I have read it, it's interesting but it is listing only the advantages and not the downfalls, basically this is a paper to ask for investments.
They demonstrate higher precision than FP8 with theorically less costly operations but their implementation is a FP32 meaning that it use 4 times more memory and they do not calculate the potential energy drain of those memory operations.
This is not considered for inference but only for the execution of models (as memory is the main limiting factor), notably for AI processor unit.

 

[bit_user]

Here is the paper: https://arxiv.org/html/2410.00907v2

Thanks for this! @yahrightthere take note!

I have read it, it's interesting but it is listing only the advantages and not the downfalls, basically this is a paper to ask for investments.

They do list its limitations.

They demonstrate higher precision than FP8 with theorically less costly operations but their implementation is a FP32 meaning that it use 4 times more memory and they do not calculate the potential energy drain of those memory operations.

They merely prototyped it on existing hardware. Nvidia GPUs, to be precise. Nvidia doesn't support general arithmetic on lower-precision data types than that.

From briefly skimming the paper, I think they're actually proposing to implement it at 16 bit, but they also work out the implementation cost at 8-bit.

This is not considered for inference but only for the execution of models

"inference" is the term used for what I think you mean by "execution of models". Here's what the abstract says:

"We further show that replacing all floating point multiplications with 3-bit mantissa ℒ-Mul in a transformer model achieves equivalent precision as using float8_e4m3 as accumulation precision in both fine-tuning and inference."
​

So, they claim that it's applicable to both inference and a subset of training work (i.e. fine-tuning).

 

[bit_user]

They don't say at what level of precision.

The paper mostly focuses on comparing it against different fp8 number formats.

Also, have they never heard of fixed point math?

What good would that do? The problem with fp multiplication is in the mantissa, which is actually cheaper than multiplying fixed-point, since it's fewer bits.

 

[ex_bubblehead]

Seeing is believing, where's the white paper on this? As I could not find it.
As for the load on the grid, have seen many reports of data center's inking deals to get this that & the other nuclear sites back up & running on line, as well as adding new nuclear sites & including small modular reactors, which would add to the infrastructure of the grid & reduce the load.
It's understood that all this will take time, money & efforts from all facets to accomplish this.
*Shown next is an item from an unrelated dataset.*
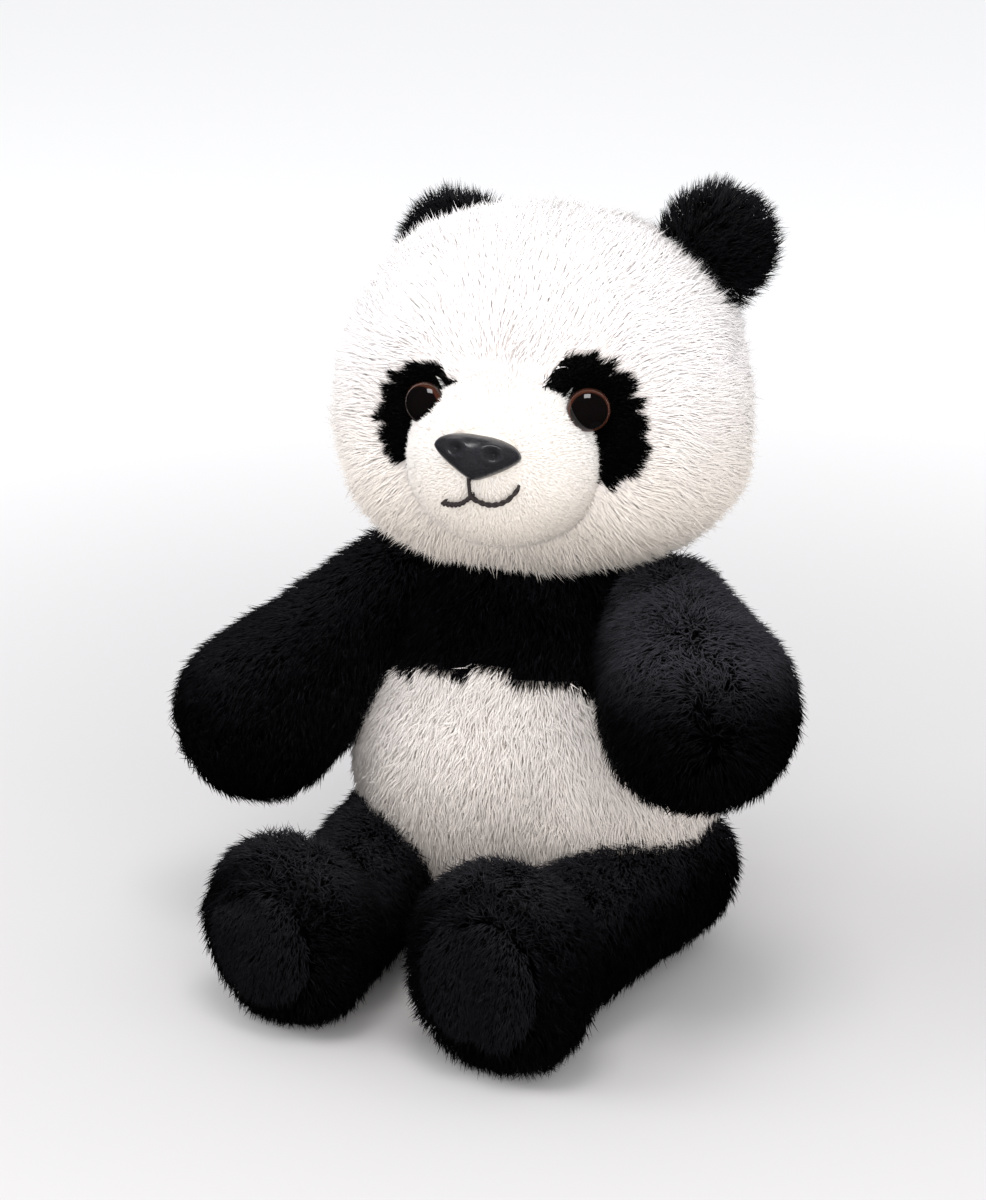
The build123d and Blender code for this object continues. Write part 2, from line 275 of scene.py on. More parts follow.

Billions of $$ and decades to implement. I'm not holding my breath.

 

[Oscar Gustafsson]

The basic idea of multiplying floating-point numbers using integer operations has already been published elsewhere, although not cited in the paper: https://www.diva-portal.org/smash/get/diva2:1636876/FULLTEXT02.pdf

 

[ex_bubblehead]

The basic idea of multiplying floating-point numbers using integer operations has already been published elsewhere, although not cited in the paper: https://www.diva-portal.org/smash/get/diva2:1636876/FULLTEXT02.pdf

That's what we used to do back in the 8-bit CPU days when floating point chips and libraries didn't exist. Someone's always thinking that they're the first to have an idea.

 

[Oscar Gustafsson]

That's what we used to do back in the 8-bit CPU days when floating point chips and libraries didn't exist. Someone's always thinking that they're the first to have an idea.

I do not think our work is the first (we do cite other things, especially for reciprocal square root...). I do think that we did it in a systematic way and with several error measures for multiple operations though. Primarily to have a baseline over all weird stuff showing up.

Did you ever publish your stuff one way or the other (paper? code?). I'd be happy to cite that in upcoming work as I believe in proper citing.

 

[bit_user]

Welcome!

The basic idea of multiplying floating-point numbers using integer operations has already been published elsewhere, although not cited in the paper: https://www.diva-portal.org/smash/get/diva2:1636876/FULLTEXT02.pdf

Thanks for sharing! I plan to look at your paper, but not sure when I'll have time. So, I'm just going to mention this now...

I think their key innovation is based on the fact that they're specifically targeting fp8, which is obviously super low-precision and thus opens the door to a very crude approximation method. You should have a look at what they did, if you haven't already. See the link in @AkroZ 's post, above.

BTW, I did the whole thing of optimizing certain FP arithmetic via integers, about 2 decades ago. At that time, basic floating-point arithmetic was already pretty fast, but caches were small and SSE2 helped make fixed-point still a win, if you didn't need much precision. I was most proud of my atan() implementation, as well as optimized and generic float <-> fixed conversion routines.